Some background on Hirst
Nothing has highlighted the urban-rural divide in Washington recently quite like the issue known as Hirst. What sounds like a boring battle of bureaucratese has actually upended the lives of so many in rural areas and threatens to hold back our state’s economy (outside the tech bubble, which has had its own rude surprises of late).
It all started with a state Supreme Court ruling last year that overturned decades of water law and common practice. Previously, the state Department of Ecology certified water availability for new wells. The court said this was illegal; under the Growth Management Act, counties have to do that.
So what does that mean? It means counties have effectively ceased issuing new permits to build in rural areas. The decision stalled economic development and left families in the lurch. A new BIAW report estimates that Washington will lose $6.9 billion in economic activity annually if these new rules stay in place.
While Eastern Washington is feeling Hirst acutely, this isn’t merely an East-West divide. Rural areas in Western Washington are suffering too (the case actually originated out of Whatcom County).
Gov. Inslee may talk of “One Washington,” but when it comes to solving Hirst, he’s remarkably blasé. The rumor in Olympia is that House Democrats decided not to pass a Hirst fix because tribes and environmental groups won’t let them.

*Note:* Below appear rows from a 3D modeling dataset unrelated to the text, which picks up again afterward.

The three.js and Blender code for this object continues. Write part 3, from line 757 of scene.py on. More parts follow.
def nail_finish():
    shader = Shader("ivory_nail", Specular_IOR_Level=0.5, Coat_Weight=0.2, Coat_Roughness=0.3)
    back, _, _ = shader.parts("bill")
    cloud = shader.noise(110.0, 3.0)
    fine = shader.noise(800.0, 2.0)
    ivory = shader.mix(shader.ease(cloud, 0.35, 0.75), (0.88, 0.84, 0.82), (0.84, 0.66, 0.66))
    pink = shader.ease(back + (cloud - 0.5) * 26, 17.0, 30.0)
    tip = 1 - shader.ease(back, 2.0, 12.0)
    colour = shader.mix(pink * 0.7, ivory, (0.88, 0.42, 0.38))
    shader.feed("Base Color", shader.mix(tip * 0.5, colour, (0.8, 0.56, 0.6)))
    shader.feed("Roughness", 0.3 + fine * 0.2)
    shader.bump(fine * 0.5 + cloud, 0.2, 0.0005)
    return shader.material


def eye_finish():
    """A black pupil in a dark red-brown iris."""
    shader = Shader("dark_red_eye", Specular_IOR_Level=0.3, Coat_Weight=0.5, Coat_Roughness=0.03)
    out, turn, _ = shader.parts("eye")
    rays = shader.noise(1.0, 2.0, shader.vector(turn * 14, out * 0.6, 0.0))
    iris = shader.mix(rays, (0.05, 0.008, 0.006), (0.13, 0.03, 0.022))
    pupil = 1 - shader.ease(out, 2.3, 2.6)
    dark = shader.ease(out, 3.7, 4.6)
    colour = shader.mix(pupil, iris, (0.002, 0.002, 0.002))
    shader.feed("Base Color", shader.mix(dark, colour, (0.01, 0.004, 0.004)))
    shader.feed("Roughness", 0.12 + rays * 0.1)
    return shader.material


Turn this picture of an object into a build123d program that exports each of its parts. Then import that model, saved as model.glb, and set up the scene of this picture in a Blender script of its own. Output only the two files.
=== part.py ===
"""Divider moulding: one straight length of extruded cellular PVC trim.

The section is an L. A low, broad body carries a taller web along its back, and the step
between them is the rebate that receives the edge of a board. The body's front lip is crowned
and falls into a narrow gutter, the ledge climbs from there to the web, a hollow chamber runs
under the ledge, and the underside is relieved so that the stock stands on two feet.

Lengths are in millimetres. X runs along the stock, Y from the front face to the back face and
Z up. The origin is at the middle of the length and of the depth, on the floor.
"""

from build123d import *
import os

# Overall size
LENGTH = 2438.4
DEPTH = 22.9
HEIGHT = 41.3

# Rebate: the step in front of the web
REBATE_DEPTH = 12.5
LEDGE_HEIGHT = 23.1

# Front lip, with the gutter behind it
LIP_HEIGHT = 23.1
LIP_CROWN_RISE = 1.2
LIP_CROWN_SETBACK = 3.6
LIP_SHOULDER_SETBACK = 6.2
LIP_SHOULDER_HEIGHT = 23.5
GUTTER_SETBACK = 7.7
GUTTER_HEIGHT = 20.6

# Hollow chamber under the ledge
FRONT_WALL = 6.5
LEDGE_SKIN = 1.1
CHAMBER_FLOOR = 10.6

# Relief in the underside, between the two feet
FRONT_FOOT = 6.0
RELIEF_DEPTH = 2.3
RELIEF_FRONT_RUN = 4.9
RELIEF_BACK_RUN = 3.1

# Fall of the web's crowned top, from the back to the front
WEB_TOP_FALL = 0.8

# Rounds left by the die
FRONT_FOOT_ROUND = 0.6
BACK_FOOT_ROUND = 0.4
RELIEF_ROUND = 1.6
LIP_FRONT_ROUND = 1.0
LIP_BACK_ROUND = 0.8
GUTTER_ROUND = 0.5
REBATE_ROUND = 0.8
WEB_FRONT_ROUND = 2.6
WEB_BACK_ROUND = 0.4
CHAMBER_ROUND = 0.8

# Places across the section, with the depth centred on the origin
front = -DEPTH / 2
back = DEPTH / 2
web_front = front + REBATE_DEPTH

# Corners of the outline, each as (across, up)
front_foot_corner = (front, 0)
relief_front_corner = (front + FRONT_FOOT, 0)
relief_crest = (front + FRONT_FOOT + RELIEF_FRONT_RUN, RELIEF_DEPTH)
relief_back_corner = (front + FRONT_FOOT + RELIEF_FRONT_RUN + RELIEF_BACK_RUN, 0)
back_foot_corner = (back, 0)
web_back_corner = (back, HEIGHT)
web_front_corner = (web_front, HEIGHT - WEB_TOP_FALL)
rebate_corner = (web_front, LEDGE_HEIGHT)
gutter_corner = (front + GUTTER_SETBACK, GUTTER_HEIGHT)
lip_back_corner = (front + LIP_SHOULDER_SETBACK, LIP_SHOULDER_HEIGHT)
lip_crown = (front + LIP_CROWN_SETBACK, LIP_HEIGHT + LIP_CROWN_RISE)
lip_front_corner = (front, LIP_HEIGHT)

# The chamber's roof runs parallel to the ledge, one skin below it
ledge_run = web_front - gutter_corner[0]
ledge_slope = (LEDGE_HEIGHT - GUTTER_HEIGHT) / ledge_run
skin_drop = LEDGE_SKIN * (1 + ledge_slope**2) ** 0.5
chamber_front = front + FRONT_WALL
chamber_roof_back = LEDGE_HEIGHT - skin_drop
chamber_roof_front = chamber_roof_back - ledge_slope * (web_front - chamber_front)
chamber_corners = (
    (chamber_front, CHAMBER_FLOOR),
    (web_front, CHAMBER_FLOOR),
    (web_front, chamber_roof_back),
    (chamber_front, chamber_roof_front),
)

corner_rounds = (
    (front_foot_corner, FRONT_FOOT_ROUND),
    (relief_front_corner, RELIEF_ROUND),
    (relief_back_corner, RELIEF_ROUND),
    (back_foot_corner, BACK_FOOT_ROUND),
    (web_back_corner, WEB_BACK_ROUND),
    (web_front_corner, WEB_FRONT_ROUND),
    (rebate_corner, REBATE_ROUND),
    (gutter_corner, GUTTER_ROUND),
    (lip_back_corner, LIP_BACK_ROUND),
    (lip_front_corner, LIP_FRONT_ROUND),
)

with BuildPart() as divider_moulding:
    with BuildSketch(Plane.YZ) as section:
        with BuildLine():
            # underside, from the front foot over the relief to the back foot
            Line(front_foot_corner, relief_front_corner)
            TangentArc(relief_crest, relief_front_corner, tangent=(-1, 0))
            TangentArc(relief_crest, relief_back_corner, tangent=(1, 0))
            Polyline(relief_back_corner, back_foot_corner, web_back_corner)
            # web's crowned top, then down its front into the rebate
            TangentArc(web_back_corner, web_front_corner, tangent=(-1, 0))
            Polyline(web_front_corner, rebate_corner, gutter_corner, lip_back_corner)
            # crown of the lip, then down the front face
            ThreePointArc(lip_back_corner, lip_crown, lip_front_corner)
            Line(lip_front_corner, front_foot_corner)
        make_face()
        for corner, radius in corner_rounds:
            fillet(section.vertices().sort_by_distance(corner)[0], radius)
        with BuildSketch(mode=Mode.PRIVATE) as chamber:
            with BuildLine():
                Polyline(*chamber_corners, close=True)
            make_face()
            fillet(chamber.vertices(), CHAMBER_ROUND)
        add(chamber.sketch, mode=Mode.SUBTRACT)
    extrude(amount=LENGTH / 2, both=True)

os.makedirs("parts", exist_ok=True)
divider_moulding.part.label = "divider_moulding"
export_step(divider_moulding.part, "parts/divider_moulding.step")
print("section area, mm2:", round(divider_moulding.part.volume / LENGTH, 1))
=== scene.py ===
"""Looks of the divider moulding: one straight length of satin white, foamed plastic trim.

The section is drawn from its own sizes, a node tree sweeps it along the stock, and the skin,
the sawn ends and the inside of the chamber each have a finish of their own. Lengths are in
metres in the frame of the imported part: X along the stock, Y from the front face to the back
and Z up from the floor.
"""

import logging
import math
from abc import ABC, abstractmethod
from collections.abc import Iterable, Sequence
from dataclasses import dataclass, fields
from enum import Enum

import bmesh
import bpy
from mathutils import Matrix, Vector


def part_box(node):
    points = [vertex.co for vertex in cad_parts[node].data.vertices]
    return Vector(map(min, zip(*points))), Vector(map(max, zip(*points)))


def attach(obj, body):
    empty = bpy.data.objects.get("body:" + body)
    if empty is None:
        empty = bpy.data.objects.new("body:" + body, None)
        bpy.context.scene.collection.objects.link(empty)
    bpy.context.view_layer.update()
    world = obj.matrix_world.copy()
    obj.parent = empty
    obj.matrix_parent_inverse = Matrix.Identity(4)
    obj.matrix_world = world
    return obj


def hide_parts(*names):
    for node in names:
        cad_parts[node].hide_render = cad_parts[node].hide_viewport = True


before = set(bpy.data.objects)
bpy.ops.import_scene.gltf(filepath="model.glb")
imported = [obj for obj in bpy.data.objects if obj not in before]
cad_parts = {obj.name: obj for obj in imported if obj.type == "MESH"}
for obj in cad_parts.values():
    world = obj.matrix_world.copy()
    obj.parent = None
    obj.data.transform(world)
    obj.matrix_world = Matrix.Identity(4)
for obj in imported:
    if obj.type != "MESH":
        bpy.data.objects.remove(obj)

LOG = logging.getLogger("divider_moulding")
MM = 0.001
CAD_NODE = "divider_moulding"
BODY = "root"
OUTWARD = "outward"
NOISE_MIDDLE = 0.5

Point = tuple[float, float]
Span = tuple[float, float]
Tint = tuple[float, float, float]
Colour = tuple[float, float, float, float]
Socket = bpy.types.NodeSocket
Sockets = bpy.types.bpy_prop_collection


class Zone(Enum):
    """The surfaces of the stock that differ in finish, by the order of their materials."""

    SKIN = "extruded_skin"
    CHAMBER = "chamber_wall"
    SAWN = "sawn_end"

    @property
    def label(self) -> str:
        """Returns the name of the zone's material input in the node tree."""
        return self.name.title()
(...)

For urban lawmakers, the response to Hirst is overwhelming complacency. They just don’t care. So we asked for your stories about how Hirst is affecting you. Here’s what you had to say.
You shared your stories
We were overwhelmed by the outpouring of stories, simply too many to share. One couple with 20 acres in Western Washington said Hirst is putting them under tough financial pressure, unable to sell their property. “It has been in limbo, as no water, no houses built, and no sale. It has been a very long ordeal. We need to sell as we need the money.”
That was a common theme, people under pressure who cannot get adequate money for their property. The same couple’s daughter in Eastern Washington is in a similar situation, and Hirst is adding to the woes of even people trying to buy within city limits. “Now the price on existing homes have gone up a lot, and are priced out due to smaller available housing.”
Plummeting values are a problem for many:
“I own and have owned 50 acres in Ellensburg. I cannot put a well on it and this year the value of my property dropped nearly $50,000. This was going to be our retirement home but now we are unsure what to do with it. We are not the only ones affected by this decision that the Democrats are afraid to address.”
Many reported that they live in temporary arrangements, their dreams put on hold because property they bought in good faith is now unusable. One man wrote:
“I am a 28 year retired combat veteran and have served in the Marine Corps and Army. I finally bought my dream property, 10 acres with an existing well, and cannot get a building permit due to the Hirst Decision. Most of my belongings are in storage and I am renting a small apartment until this issue gets decided.”
Larger acreage with intended farming purposes won’t get you around Hirst. One couple with 60 acres “and only one person close to it” in Eastern Washington want to build a small farm but “we need a well without the extra costs.”
Looking for a solution
A couple with 20 acres in Whatcom County noted that Hirst’s effects go beyond rural homeowners:
“This loss of property value will have a negative effect on our local rural school district as there are many parcels of undeveloped land. This will also shift the property tax burden to homeowners and I don’t think they realize the negative consequences for them. Many people think the Hirst decisions is only for new wells. Not true. We have repeatedly called and written the legislature to no avail.”
That desire for a permanent political solution was echoed throughout many of your responses, and it’s left a bitter taste for some. “With the Legislature and Governor being unwilling to address the issue we know where we are in the pecking order,” a pair of retirees wrote in.
One man noted that the decision is about so much more than just water access:
“After spending nearly 50 years in Seattle, I purchased land in Eastern Washington to develop as a homestead for retirement, emergency preparedness and a slower, more conservative lifestyle than what the cities have become. I do not complain about the way others choose to live provided they also accept my choice to honor God and the heritage that is America. That is the same America that I served in the military to honor and keep.
“We are now faced with unbelievable water rights costs, restrictions, limitation, red tape, and bureaucracy.
“We have marijuana plantations within a few hundred yards of our property yet we are struggling to get through the necessary hoops to build a simple retirement homestead.”